Pasaron veranos e inviernos, tristezas y alegrías…la vida.
Dejó de transitar las avenidas del recuerdo.
Una tarde oscurecida, mucho después, e un bar, buceando en su cartera al acecho de sus anteojos, su mano volvió a sentir el frío del metal.
Se estremeció. Sus dedos reprodujeron sin pensarlo siquiera el movimiento de aferrar el objeto esquivo, lo sacaron y lo colocaron entre el pocillo de café y el vaso de agua. Allí estaba la vieja llave, la contraseña exclusiva, ya vencida, de aquella felicidad perdida. La miró. Sus ojos se nublaron un instante y se bañó en un sudor de memorias de caricias, de cielo y de belleza. Solo un momento.
Pagó y se fue, dejándola allí, sobre la mesa de madera, sola y anónima.
No había peligro de que alguien la buscara para devolvérsela: ella nunca antes había
estado en ese bar y, claramente, nunca regresaría a él.”
Este pequeño texto, bastante melancólico, lo escribí hace muchos años. Siempre me
pareció que la vida nos hace transcurrir por distintas geografías, algunas más soleadas
que otras, y que cada una tiene lo suyo, sus aprendizajes. Algunos, sabemos, duelen. Y
mientras alguno puede creer que se trata de una metáfora del amor perdido, otros
creerán que hablo de la infancia o de la adolescencia o de las vacaciones que se
terminan, ¿quién lo sabe? Es claro que nuestros accesos a ciertos espacios prescriben o
que nos echan de ellos o que ya no nos interesa visitarlos. ¿Cuántas veces forcejeamos
para entrar en un personaje que ya no somos, en una época, en una historia, en unas
palabras en las que ya no se reconocen nuestra voz ni nuestra autoría? Pero la tentación de mantener las rutas conocidas y que creemos seguras, suele ser muy fuerte. Y más de una vez desconocemos las señales de que el tiempo, ese tiempo, está por agotarse. El “Game Over” no solo está en los videojuegos.
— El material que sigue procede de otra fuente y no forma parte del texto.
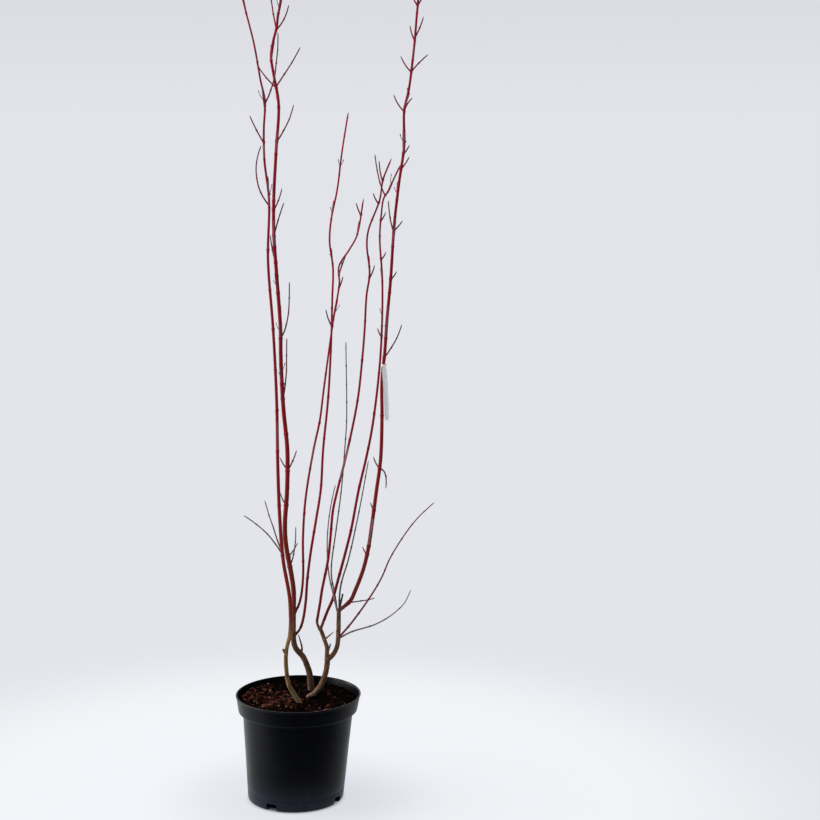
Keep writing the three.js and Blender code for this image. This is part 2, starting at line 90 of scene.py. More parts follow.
def turned_shell(name, profile):
    """A circle, extruded and scaled from one ring of a profile to the next, and filled at both ends."""
    bpy.ops.object.select_all(action="DESELECT")
    radius, height = profile[0]
    bpy.ops.mesh.primitive_circle_add(vertices=POT_SIDES, radius=radius * MM, location=(0, 0, height * MM))
    piece = bpy.context.object
    piece.name = name
    bpy.ops.object.transform_apply(location=True, rotation=True, scale=True)
    bpy.ops.object.mode_set(mode="EDIT")
    bpy.ops.mesh.select_mode(type="EDGE")
    bpy.ops.mesh.select_all(action="SELECT")
    for (r, z), (next_r, next_z) in zip(profile, profile[1:]):
        bpy.ops.mesh.extrude_edges_move(TRANSFORM_OT_translate={"value": (0, 0, (next_z - z) * MM)})
        grown = next_r / r
        bpy.ops.transform.resize(value=(grown, grown, 1), center_override=(0, 0, next_z * MM))
    bpy.ops.mesh.edge_face_add()
    bpy.ops.mesh.select_all(action="DESELECT")
    bpy.ops.mesh.select_non_manifold()
    bpy.ops.mesh.edge_face_add()
    bpy.ops.mesh.select_all(action="SELECT")
    bpy.ops.mesh.normals_make_consistent(inside=False)
    bpy.ops.object.mode_set(mode="OBJECT")
    return piece


def apply_modifier(piece, kind, **settings):
    """Adds a modifier, sets it and applies it."""
    bpy.context.view_layer.objects.active = piece
    made = piece.modifiers.new(kind.title(), kind)
    for setting, value in settings.items():
        setattr(made, setting, value)
    bpy.ops.object.modifier_apply(modifier=made.name)


pot = turned_shell("nursery_pot", foot + groove + wall + lip_foot + lip + rolled_rim + inside)

# each drain hole goes up the wall and in along the base
cutters = []
for turn in DRAIN_TURNS:
    bpy.ops.object.select_all(action="DESELECT")
    out = BASE_RADIUS + DRAIN_OUT - (DRAIN_DEPTH + DRAIN_OUT) / 2
    place = (out * MM * math.sin(turn), -out * MM * math.cos(turn), (DRAIN_TOP - DRAIN_BELOW) / 2 * MM)
    bpy.ops.mesh.primitive_cube_add(size=1, location=place, rotation=(0, 0, turn))
    cutter = bpy.context.object
    cutter.scale = (DRAIN_WIDTH * MM, (DRAIN_DEPTH + DRAIN_OUT) * MM, (DRAIN_TOP + DRAIN_BELOW) * MM)
    apply_modifier(cutter, "BEVEL", width=0.05, segments=3, affect="EDGES")
    cutters.append(cutter)
bpy.ops.object.select_all(action="DESELECT")
for cutter in cutters:
    cutter.select_set(True)
bpy.context.view_layer.objects.active = cutters[0]
bpy.ops.object.join()
bpy.ops.object.transform_apply(location=True, rotation=True, scale=True)
holes = bpy.context.object
apply_modifier(pot, "BOOLEAN", operation="DIFFERENCE", object=holes, solver="EXACT")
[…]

Y cuando la partida se termina, especialmente si no pudimos ni preverlo, nos quedamos desconcertados, quizá también desconsolados, anhelando una respuesta que en realidad sea una mezcla de consuelo y de “¿Querés la sortija para dar una vuelta más?”, y si decimos que sí, esa vuelta no es real, es una despedida patética, un simulacro de que todo está bien, un ratito más en la plaza antes de internarse a hacer los largos deberes el resto de la tarde. Por eso, en esos casos, tal vez sea mejor, entender que cuando la llave no abre, no abre. ¿Y para qué forzar?
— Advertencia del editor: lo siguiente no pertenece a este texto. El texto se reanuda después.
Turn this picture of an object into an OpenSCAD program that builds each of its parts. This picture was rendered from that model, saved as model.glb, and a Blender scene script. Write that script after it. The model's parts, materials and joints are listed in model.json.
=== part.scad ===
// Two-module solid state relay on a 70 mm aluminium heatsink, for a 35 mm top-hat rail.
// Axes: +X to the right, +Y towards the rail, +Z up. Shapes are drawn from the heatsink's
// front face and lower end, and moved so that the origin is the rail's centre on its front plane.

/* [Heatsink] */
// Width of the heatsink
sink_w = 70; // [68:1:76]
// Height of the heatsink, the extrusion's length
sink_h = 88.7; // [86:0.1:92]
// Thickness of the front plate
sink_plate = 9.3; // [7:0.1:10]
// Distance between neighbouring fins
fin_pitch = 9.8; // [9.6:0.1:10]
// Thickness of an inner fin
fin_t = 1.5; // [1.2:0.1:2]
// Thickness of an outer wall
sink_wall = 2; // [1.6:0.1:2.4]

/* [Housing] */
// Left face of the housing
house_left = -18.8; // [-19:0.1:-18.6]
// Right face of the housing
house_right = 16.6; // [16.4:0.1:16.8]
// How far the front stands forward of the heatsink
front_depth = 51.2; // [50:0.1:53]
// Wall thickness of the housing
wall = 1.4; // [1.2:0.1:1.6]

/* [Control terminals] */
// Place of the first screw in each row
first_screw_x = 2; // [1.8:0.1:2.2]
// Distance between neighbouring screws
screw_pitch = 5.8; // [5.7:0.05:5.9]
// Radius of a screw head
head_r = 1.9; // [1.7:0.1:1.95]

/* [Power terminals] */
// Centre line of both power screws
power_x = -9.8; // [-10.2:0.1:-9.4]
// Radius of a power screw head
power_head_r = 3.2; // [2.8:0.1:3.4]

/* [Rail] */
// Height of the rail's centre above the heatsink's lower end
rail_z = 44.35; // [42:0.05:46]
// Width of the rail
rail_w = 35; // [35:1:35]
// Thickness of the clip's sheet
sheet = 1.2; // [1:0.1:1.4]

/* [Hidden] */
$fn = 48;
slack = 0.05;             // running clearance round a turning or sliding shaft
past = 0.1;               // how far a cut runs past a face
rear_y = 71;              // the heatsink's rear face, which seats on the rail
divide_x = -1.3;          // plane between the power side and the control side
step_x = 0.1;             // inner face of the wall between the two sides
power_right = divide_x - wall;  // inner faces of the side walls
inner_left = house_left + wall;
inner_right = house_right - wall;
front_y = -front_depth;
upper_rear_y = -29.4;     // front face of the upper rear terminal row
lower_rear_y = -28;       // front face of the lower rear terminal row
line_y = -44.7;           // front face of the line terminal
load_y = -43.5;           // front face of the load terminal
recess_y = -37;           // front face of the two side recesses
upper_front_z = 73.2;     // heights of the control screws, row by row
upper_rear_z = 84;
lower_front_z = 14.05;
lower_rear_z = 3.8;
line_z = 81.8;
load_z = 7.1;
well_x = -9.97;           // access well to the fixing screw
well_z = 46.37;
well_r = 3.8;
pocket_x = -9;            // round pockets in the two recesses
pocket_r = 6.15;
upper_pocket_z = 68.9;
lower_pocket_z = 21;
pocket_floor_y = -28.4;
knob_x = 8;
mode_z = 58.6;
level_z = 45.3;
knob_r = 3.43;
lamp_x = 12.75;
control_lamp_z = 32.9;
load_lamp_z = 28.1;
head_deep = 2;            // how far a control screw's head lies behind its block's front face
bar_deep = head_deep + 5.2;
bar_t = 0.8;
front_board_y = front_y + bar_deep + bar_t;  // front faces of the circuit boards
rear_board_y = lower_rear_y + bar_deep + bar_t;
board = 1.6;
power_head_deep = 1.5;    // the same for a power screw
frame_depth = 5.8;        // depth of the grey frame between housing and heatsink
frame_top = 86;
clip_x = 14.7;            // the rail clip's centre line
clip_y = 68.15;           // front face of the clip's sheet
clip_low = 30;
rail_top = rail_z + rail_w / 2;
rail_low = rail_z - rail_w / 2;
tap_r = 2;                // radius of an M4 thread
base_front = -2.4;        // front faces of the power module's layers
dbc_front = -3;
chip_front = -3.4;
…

Y también comprender que cuando sí abre, no hay que perderse ni un solo segundo de
placer, de vértigo, de cosquillas, de gratitud, de risa…
Es cierto que en ocasiones maltratamos la llave o nos “portamos mal” cuando nos dejan entrar; otras veces, somos cobardes, mediocres, y no hacemos nada por ganar un espacio con derecho propio. Otras, simplemente, nos privan del acceso vaya a saber por qué, quitándonos la llave o cambiando la cerradura. Quizá la clave sea siempre tener espacios propios, más allá de lo maravilloso que pueda ser ir de visita adónde nos inviten y nos esperen.